В последний раз я была в Ясной Поляне зимой в 1897 г. Было тихо в яснополянском доме: графиня с младшими детьми жила в Москве. Снежные сугробы лежали кругом, мороз трещал на дворе, в небольших комнатах казалось особенно уютно и хорошо разговаривалось… Я уезжала с вечерним поездом. Татьяна Львовна провожала меня, и Льву Николаевичу захотелось самому отвезти нас на станцию. Помню его в старом нагольном тулупе, в круглой барашковой шапке, нахлобученной на уши, с быстро заиндевевшими усами и бородой, на облучке маленьких саней. Времени до поезда было немного, Лев Николаевич шибко подгонял лошадку, и мы неслись, ныряя по ухабам, через перелески, подле какого-то чуть видного в сумраке оврага, и смеялись, и дразнили Льва Николаевича, что он непременно вывернет нас в овраг и что он слишком любит русское авось. А он отшучивался и быстро мчал нас к мигающим в темноте станционным огням…

В. Ф. Лазурский

Дневник

Ясная Поляна

14 июня 1894 г.

Лев Николаевич с Николаем Николаевичем Страховым сидели в углу залы, у круглого стола, где барышни играли в скучную игру, которая называлась хальма, а дамы работали. Лев Николаевич расспрашивал Страхова о журнальной полемике между Розановым и Владимиром Соловьевым[71] (начала не слыхал). Разговор перешел на поэтов.

– Стихов не понимаю и не люблю, – сказал Лев Николаевич, – это какие-то ребусы, к которым нужно давать разъяснения.

– А вы сами когда-то увлекались Фетом, – заметил Страхов.

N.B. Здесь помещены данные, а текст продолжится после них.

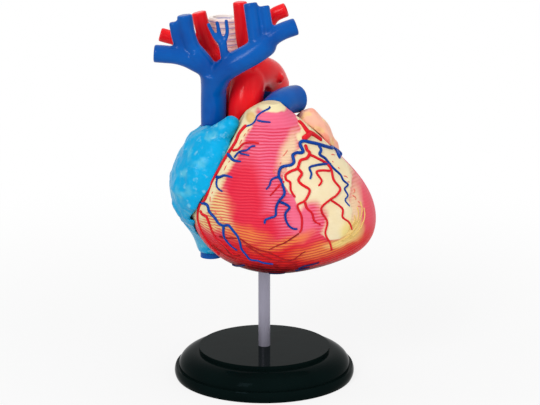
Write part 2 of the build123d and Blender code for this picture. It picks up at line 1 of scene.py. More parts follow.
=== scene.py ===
import math

import bmesh
import bpy
import numpy as np
from mathutils import Matrix, Vector, noise
from mathutils.bvhtree import BVHTree


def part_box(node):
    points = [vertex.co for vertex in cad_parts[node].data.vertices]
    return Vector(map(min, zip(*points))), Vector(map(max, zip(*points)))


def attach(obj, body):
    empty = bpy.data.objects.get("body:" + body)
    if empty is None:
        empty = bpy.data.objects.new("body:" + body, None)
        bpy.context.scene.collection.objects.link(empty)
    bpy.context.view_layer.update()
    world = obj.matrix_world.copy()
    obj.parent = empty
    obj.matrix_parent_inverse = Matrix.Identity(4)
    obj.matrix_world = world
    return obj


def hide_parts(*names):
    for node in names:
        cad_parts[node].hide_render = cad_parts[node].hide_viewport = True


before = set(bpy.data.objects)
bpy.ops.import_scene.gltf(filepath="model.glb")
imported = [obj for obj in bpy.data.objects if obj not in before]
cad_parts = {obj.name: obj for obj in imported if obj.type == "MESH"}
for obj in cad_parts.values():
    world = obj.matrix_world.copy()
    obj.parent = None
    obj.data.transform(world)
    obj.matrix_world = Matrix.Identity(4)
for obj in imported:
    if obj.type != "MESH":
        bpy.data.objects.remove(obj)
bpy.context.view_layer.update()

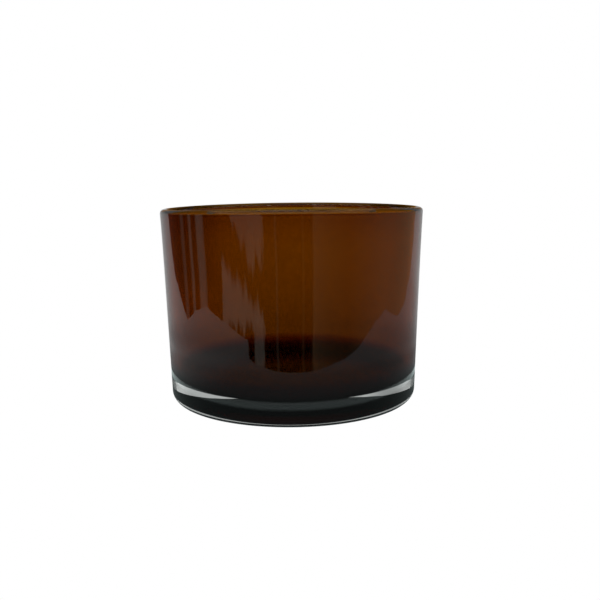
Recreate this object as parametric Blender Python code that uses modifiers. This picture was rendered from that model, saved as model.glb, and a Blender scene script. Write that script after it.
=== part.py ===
"""Candle jar: a heavy clear glass tumbler with a transparent amber lining on its inside.

Metres, +Z up. The origin is the centre of the foot, on the surface that the jar stands on,
and +Z is the axis that both pieces are turned about.
"""
import math

import bpy

# ---- Driving dimensions -------------------------------------------------------------------

HEIGHT = 0.0750            # foot to top of lip
WALL_RADIUS_TOP = 0.0505   # outside of the straight wall, carried up to the lip
WALL_RADIUS_FOOT = 0.0480  # outside of the straight wall, carried down to the foot
FLARE = 0.00025            # how far the lip leans out past the straight wall
FLARE_POWER = 6            # keeps the flare in the top quarter of the wall
WALL_THICKNESS = 0.0032
FLOOR_THICKNESS = 0.0091   # the heavy clear base under the lining
LIP_ROUND = 0.0016         # half the wall: the lip is melted to a full round
HEEL_ROUND = 0.0042        # outside edge between wall and foot
CORNER_ROUND = 0.0050      # inside edge between wall and floor

FOOT_RING_WIDTH = 0.0050   # flat ring that the jar stands on
PUNT_DEPTH = 0.0026        # shallow hollow under the base
PUNT_ROUND = 0.0060        # width of the slope from the ring up into the hollow

LINING_THICKNESS = 0.0004
LINING_GAP = 0.0003        # clearance that keeps the two solids apart
LINING_DROP = 0.0016       # the lining stops this far below the top of the lip

TURN_STEPS = 72            # facets round the jar
WALL_ROWS = 6              # points up a wall, for the flare
ARC_ROWS = 5               # points round a quarter circle
LIP_ROWS = 8               # points over the lip

COLLECTION = "candle_jar"


# ---- Helpers ------------------------------------------------------------------------------

def clear_scene():
    """Start from an empty scene."""
    for found in list(bpy.data.objects):
        bpy.data.objects.remove(found, do_unlink=True)


def make_collection(name):
    """A collection in the scene for the jar's pieces."""
    collection = bpy.data.collections.new(name)
    bpy.context.scene.collection.children.link(collection)
    return collection


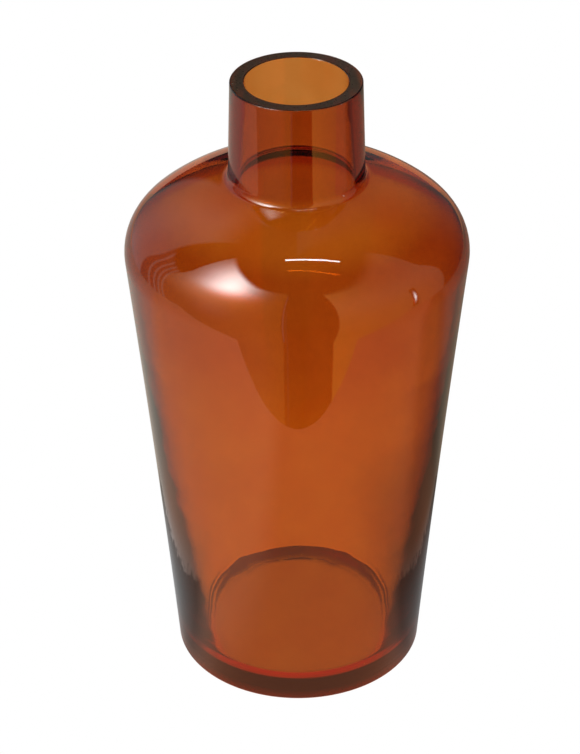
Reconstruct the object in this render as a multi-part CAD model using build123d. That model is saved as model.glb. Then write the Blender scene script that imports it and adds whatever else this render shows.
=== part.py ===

– То было время; тогда стихи имели смысл, а теперь нет. Да, в сороковых годах он писал милые, хорошие вещи, из которых я многие знаю наизусть; а в последних нет ни поэзии, ни смысла. Ну-ка, у кого ноги быстрые, принесите Фета.

Быстрые ноги оказались у Татьяны Львовны. Она принесла два тома нового издания стихотворений Фета[72], и Лев Николаевич стал их перелистывать.

– Слушайте, – начал он читать:

Говорили в Древнем Риме,
Что в горах, в пещере темной,
Богоравная Сивилла,
Вечно юная, живет,
Что ей все открыли боги,
Что в груди чужой сокрыто,
Что таит небесный свод.
Только избранным доступно
Хоть не самую богиню,
А священное жилище
Чародейки созерцать…
В ясном зеркале ты можешь,
Взор в глаза свои вперяя,
Ту богиню увидать.
Неподвижна и безмолвна,
Для тебя единой зрима
На пороге черной двери, —
На нее тогда смотри!
Но, когда заслышишь песню,
Вдохновенную тобою, —
Эту дверь мне отопри!

– Ну, что это? не понимаю; почему черная дверь, а не пунцовая? А ну, кто это поймет, тому двугривенный дам.

Алмаз
Не украшать чело царицы,
Не резать твердое стекло,
Те разноцветные зарницы
Ты рассыпаешь так светло.
Нет! За прозрачность отраженья,
За непреклонность без конца,
Ты призван разрушать сомненья
И с высоты сиять венца.

– Если алмаз, как вы говорите, обозначает возлюбленного, то как же он может сиять в венце царицы? на голову он ей сядет, что ли? Ну-ка, Николай Николаевич, вы специалист по этой части, объясните! Э, вижу, сами не понимаете[73].

Графиня стала рассказывать о Фете, о его процессе творчества, как сам он говорил: «Он не сочинял, а ходит, и вдруг является».

– Ну уж, скорей чудесам Иверской поверю, чем этому, – сказал Лев Николаевич. – Все сочиняют. Может быть, что-нибудь явится – настроение, мысль, а все остальное сочиняют. И зачем пишут? Еще повесть так-сяк; когда отупеешь, можно читать, а стихи – это какой-то умственный разврат.

Все, впрочем, относились к словам Льва Николаевича как-то несерьезно, да и он говорил полушутя ‹…›.

Николай Николаевич хотел взять к себе книжку с рассказами Чехова «Нахлебники»[74]. Я попросил ее себе, чтобы прочесть здесь. Лев Николаевич сказал: «Ну что ж, прочтем вместе; присядьте» ‹…›.